== What is required ==
Repeat only the lines from the one containing "const material = (color, roughness)" through the one containing "obj.parent = empty", exactly as written, both ends included.

== Data shown ==

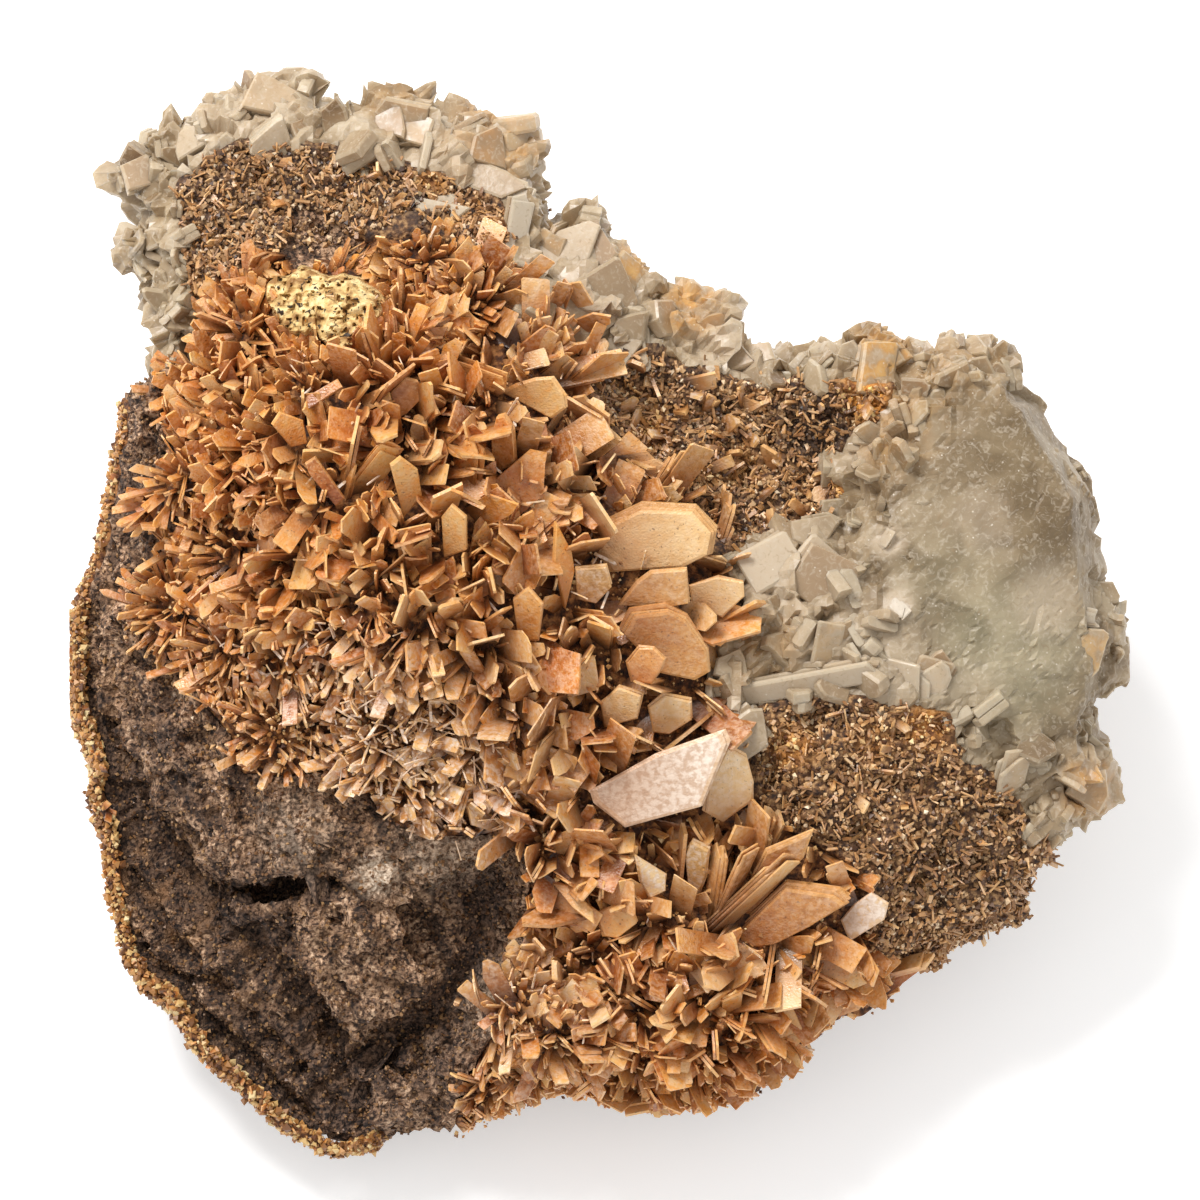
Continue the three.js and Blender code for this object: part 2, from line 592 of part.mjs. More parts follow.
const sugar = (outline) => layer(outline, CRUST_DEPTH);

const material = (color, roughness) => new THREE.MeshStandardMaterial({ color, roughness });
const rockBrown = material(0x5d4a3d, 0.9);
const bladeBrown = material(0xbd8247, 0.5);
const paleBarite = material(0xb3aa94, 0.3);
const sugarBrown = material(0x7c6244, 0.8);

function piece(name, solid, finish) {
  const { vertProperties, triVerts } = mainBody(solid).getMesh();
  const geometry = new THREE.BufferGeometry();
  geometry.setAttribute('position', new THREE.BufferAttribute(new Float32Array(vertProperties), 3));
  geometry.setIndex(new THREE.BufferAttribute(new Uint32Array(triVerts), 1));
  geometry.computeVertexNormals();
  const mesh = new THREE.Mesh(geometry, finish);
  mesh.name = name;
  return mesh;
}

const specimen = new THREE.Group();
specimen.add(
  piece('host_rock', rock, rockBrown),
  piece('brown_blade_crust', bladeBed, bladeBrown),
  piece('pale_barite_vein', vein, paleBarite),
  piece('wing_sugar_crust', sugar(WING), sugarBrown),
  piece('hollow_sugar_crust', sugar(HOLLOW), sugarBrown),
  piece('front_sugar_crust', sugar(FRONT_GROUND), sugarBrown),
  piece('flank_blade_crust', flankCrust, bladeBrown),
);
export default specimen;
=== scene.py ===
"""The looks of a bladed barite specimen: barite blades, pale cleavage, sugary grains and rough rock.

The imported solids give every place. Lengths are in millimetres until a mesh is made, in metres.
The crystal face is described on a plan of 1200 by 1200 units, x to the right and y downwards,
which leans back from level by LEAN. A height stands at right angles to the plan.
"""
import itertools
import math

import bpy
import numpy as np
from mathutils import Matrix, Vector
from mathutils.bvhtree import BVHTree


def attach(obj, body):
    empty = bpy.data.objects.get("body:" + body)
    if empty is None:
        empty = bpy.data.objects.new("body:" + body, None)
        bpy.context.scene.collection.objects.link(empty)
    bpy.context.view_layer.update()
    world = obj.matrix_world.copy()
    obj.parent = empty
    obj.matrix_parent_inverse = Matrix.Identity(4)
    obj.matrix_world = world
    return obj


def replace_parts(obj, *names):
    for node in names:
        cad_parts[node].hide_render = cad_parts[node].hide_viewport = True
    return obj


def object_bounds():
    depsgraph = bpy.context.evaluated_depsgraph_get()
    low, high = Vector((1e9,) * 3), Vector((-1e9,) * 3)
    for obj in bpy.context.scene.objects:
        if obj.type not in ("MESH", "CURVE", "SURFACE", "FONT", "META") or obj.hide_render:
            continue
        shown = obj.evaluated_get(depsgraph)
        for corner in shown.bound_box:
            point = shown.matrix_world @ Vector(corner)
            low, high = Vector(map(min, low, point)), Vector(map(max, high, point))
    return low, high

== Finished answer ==
const material = (color, roughness) => new THREE.MeshStandardMaterial({ color, roughness });
const rockBrown = material(0x5d4a3d, 0.9);
const bladeBrown = material(0xbd8247, 0.5);
const paleBarite = material(0xb3aa94, 0.3);
const sugarBrown = material(0x7c6244, 0.8);

function piece(name, solid, finish) {
  const { vertProperties, triVerts } = mainBody(solid).getMesh();
  const geometry = new THREE.BufferGeometry();
  geometry.setAttribute('position', new THREE.BufferAttribute(new Float32Array(vertProperties), 3));
  geometry.setIndex(new THREE.BufferAttribute(new Uint32Array(triVerts), 1));
  geometry.computeVertexNormals();
  const mesh = new THREE.Mesh(geometry, finish);
  mesh.name = name;
  return mesh;
}

const specimen = new THREE.Group();
specimen.add(
  piece('host_rock', rock, rockBrown),
  piece('brown_blade_crust', bladeBed, bladeBrown),
  piece('pale_barite_vein', vein, paleBarite),
  piece('wing_sugar_crust', sugar(WING), sugarBrown),
  piece('hollow_sugar_crust', sugar(HOLLOW), sugarBrown),
  piece('front_sugar_crust', sugar(FRONT_GROUND), sugarBrown),
  piece('flank_blade_crust', flankCrust, bladeBrown),
);
export default specimen;
=== scene.py ===
"""The looks of a bladed barite specimen: barite blades, pale cleavage, sugary grains and rough rock.

The imported solids give every place. Lengths are in millimetres until a mesh is made, in metres.
The crystal face is described on a plan of 1200 by 1200 units, x to the right and y downwards,
which leans back from level by LEAN. A height stands at right angles to the plan.
"""
import itertools
import math

import bpy
import numpy as np
from mathutils import Matrix, Vector
from mathutils.bvhtree import BVHTree


def attach(obj, body):
    empty = bpy.data.objects.get("body:" + body)
    if empty is None:
        empty = bpy.data.objects.new("body:" + body, None)
        bpy.context.scene.collection.objects.link(empty)
    bpy.context.view_layer.update()
    world = obj.matrix_world.copy()
    obj.parent = empty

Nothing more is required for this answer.